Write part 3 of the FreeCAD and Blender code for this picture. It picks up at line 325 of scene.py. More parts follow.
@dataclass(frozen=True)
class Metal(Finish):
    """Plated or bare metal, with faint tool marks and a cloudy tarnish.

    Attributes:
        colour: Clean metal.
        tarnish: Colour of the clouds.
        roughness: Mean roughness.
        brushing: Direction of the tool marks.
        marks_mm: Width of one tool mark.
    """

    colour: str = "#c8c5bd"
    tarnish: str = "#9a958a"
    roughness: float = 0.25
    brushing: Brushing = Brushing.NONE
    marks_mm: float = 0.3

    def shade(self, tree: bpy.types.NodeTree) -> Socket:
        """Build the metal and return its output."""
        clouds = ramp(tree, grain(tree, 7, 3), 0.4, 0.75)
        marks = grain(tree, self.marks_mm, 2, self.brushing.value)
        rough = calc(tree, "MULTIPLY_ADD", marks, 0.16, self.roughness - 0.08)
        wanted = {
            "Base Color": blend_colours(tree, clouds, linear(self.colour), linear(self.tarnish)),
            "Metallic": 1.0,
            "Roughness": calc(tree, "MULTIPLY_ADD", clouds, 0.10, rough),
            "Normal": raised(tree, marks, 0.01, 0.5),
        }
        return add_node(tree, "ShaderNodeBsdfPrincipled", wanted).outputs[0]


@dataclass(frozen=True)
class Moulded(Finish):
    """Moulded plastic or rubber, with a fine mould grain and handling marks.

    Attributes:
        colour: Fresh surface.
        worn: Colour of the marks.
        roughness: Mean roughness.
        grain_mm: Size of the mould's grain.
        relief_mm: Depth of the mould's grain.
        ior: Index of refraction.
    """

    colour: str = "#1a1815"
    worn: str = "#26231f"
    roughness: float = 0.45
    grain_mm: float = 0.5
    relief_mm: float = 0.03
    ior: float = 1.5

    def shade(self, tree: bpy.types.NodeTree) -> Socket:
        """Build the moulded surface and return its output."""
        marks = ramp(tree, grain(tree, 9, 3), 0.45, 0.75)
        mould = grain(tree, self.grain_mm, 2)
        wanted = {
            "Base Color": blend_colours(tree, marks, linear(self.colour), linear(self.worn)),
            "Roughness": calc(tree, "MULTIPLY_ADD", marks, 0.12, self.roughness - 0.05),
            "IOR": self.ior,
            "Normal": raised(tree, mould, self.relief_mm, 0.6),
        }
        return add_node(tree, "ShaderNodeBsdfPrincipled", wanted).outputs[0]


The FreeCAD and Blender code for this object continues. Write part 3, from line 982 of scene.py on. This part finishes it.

■ TASK DESCRIPTION ■
Emit an exact copy of the lines spanning the start of the records to the line containing "marks_mm: float = 0.3", inclusive, and no other output.

■ EXERCISE RESULT ■
Write part 3 of the FreeCAD and Blender code for this picture. It picks up at line 325 of scene.py. More parts follow.
@dataclass(frozen=True)
class Metal(Finish):
    """Plated or bare metal, with faint tool marks and a cloudy tarnish.

    Attributes:
        colour: Clean metal.
        tarnish: Colour of the clouds.
        roughness: Mean roughness.
        brushing: Direction of the tool marks.
        marks_mm: Width of one tool mark.
    """

    colour: str = "#c8c5bd"
    tarnish: str = "#9a958a"
    roughness: float = 0.25
    brushing: Brushing = Brushing.NONE
    marks_mm: float = 0.3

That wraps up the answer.